My internet connection wasn’t the best so I wasn’t able to post any Saipan photos until now.

View from my hotel's open air lobby, Saipan. Hill 500 in the background.
Above, Hill 500 was named by the American soldiers because the hill is 500 feet high. Covered in clouds to the left of Hill 500 is Mt. Tagpochau which is 1200 feet high. Photos of and from these sites are below. When the American troops invaded the beaches from the west, with Gene Smith following, the Japanese were well fortified on the tops of both Hill 500 and Mt. Tagpochau, with guns that ranged to 1500 meters. What resulted, of course, wasn’t pretty. Today, though, Saipan is quite stunning. There are 50,000 residents, down 40% from a peak before their garment industry was healthy (before NAFTA and other trade agreements – Saipan is a U.S. territory).

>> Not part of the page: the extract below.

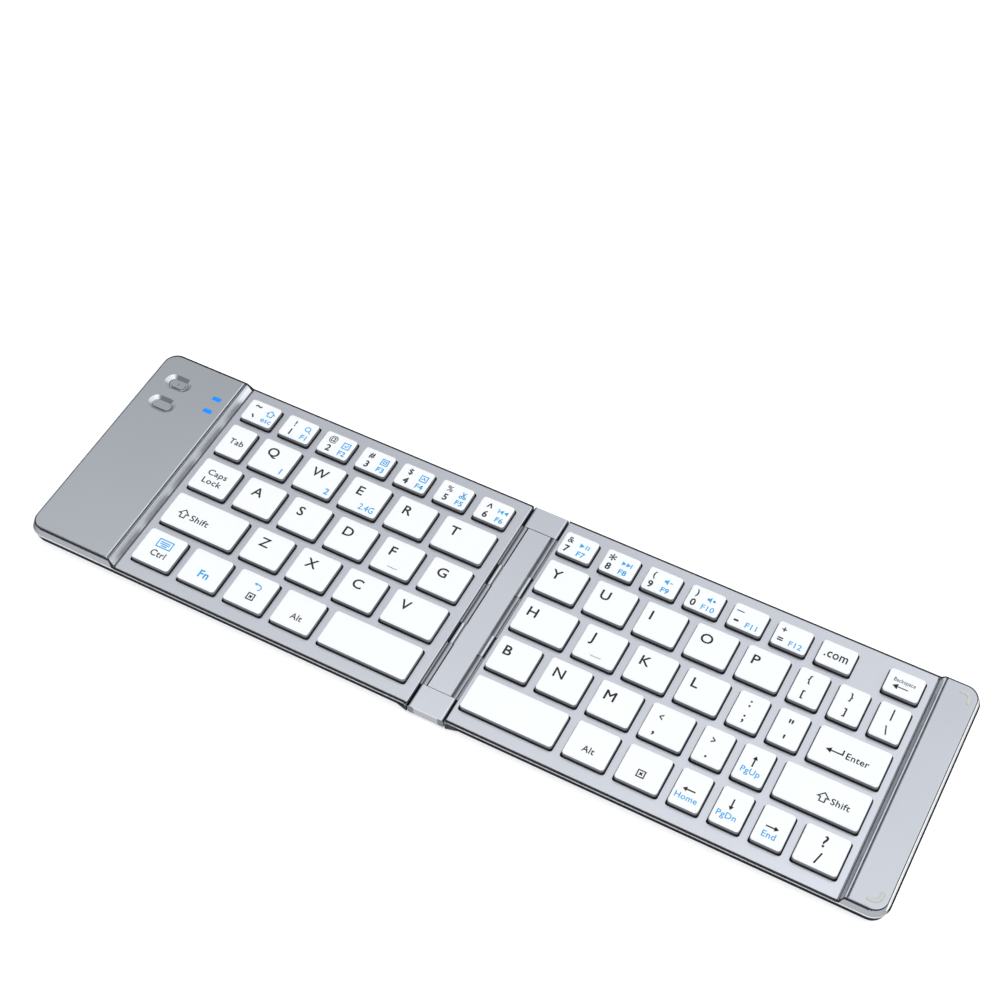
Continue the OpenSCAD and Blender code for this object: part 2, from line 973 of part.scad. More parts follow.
module spine_knuckle() {
    y0 = spine_knuckle_y;
    y1 = spine_knuckle_y + spine_knuckle_l;
    along_y(y0, y1) {
        translate([hinge_x, hinge_z])
            circle(knuckle_r);
        translate([channel_x - spine_wall + 0.1, hinge_z - neck_h])
            square([hinge_x - channel_x + spine_wall, channel_top_z - hinge_z + neck_h]);
        translate([channel_x + 0.02, hinge_z])
            square([hinge_x - channel_x, neck_h]);
    }
}

module spine_body() {
    color("silver")
        difference() {
            union() {
                both_sides() {
                    along_y(spine_end_y, half_d)
                        block_section();
                    spine_knuckle();
                    left_side()
                        spine_knuckle();
                }
                spine_channel();
            }
            hinge_bore(pin_r + pin_fit, half_d - pin_end + 0.1);
            left_side()
                hinge_bore(pin_r + pin_fit, half_d - pin_end + 0.1);
        }
}

module spine_panel() {
    w = channel_x - panel_gap;
    color("gainsboro")
        translate([-w, block_gap - spine_end_y, channel_top_z])
            cube([2 * w, 2 * (spine_end_y - block_gap), panel_t]);
}

module hinge_pins() {
    color("dimgray")
        for (s = [-1, 1])
            translate([s * hinge_x, half_d - pin_end, hinge_z])
                rotate([90, 0, 0])
                    cylinder(h = body_d - 2 * pin_end, r = pin_r);
}

module flex_cable() {
    color("orange")
        translate([fit_gap - channel_x, -flex_w / 2, spine_z + spine_wall])
            cube([2 * (channel_x - fit_gap), flex_w, flex_t]);
}

// Assembly -------------------------------------------------------------------

right_bottom_plate();
right_frame();
right_deck_plate();
right_end_cover();
right_end_bumpers();
right_board();
right_key_domes();
right_feet();
right_screws();
right_magnets();
left_bottom_plate();
left_frame();
left_deck_plate();
left_end_cover();
left_board();
left_key_domes();
left_feet();
left_screws();
left_magnets();
battery();
charge_port();
status_lights();
power_button();
connect_button();
spine_body();
spine_panel();
hinge_pins();
flex_cable();
for (c = letters)
    keys(c);
at_left_keys("_") key_cap($w, $d);  // left_space
at_right_keys("_") key_cap($w, $d);  // right_space
at_left_keys("#") key_cap($w, $d);  // left_number_keys
at_right_keys("#") key_cap($w, $d);  // right_number_keys
at_left_keys("-") key_cap($w, $d);  // left_command_keys
at_right_keys("-") key_cap($w, $d);  // right_command_keys
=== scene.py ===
"""Looks of the folding keyboard: metal halves, white keys with their printing, spine, studio."""

import logging
import math
from collections.abc import Iterator, Sequence
from dataclasses import dataclass, field
from enum import Enum

import bmesh
import bpy
from mathutils import Matrix, Vector


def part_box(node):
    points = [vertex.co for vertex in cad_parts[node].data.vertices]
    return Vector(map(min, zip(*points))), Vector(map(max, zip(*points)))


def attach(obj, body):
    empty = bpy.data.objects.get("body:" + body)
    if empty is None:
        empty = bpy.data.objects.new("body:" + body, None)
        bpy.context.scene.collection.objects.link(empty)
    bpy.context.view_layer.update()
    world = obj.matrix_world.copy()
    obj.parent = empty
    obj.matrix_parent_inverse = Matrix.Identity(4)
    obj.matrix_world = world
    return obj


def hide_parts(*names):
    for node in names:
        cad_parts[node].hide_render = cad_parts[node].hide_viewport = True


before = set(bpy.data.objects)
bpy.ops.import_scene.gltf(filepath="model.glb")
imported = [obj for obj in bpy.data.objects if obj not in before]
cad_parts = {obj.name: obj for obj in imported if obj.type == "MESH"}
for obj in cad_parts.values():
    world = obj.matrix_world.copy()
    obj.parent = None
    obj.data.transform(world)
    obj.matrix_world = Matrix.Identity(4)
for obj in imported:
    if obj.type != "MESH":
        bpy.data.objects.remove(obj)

LOG = logging.getLogger("folding_keyboard")
MM = 0.001
# a half-round end: its radius stays just under half the width, so that no two points meet
ROUND_END = 0.49

Piece = bpy.types.Object
Tree = bpy.types.NodeTree
Socket = bpy.types.NodeSocket
BMesh = bmesh.types.BMesh
BMVert = bmesh.types.BMVert
Inputs = dict[str | int, object]
Point = tuple[float, float]
Section = tuple[Point, ...]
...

View from top of Hill 500 looking back toward my hotel. Tinian is the island in the background.
Much of the warfare on this island took place in the space you are seeing in the photo above. The Japanese were well entrenched when American troops invaded the beaches from the west (the right side of the photograph above).
By the way, I’ve learned this history from an unusual and rich source in the form of Don Farrell, who grew up in Billings, Montana and has lived in the Northern Mariana Islands for 35 years, teaching school, working in the local government, and becoming the leading historian of the region. More on him later. He may end up being the focus of my next Paris Review piece. Don looks like a cross between a ZZ Top guitarist and Colonel Sanders. He likes to pop a few cold ones and he’s an experienced horticulturalist, if you know what I mean. He’s a dogged historian and natural storyteller. They don’t make ‘em like Don at the universities, although they should. He would fit in well at CDS.

Hill 500 looking in the other direction.

Mt. Tagpochau, 1200 ft. elevation. I was trying to imagine hiking up this mountain with people shooting at you in 90 degree, humid conditions.

View from top of Mt. Tagpochau looking down into "Death Valley."
It turns out my internet connection is slow here in Guam, too. The hotel is working on it. I’ll post more Saipan photos when I can upload them faster. My goal on this WWII battlefield portion of my journey has been to learn something that would allow me to write better about Gene Smith prowling around these areas with his camera during combat. I keep thinking of a boy from landlocked Kansas, by WWII in his early to mid-20s, lugging his equipment around these tropical islands for 18 months. I’m not sure, yet, how these impressions will make it into my book. But they will.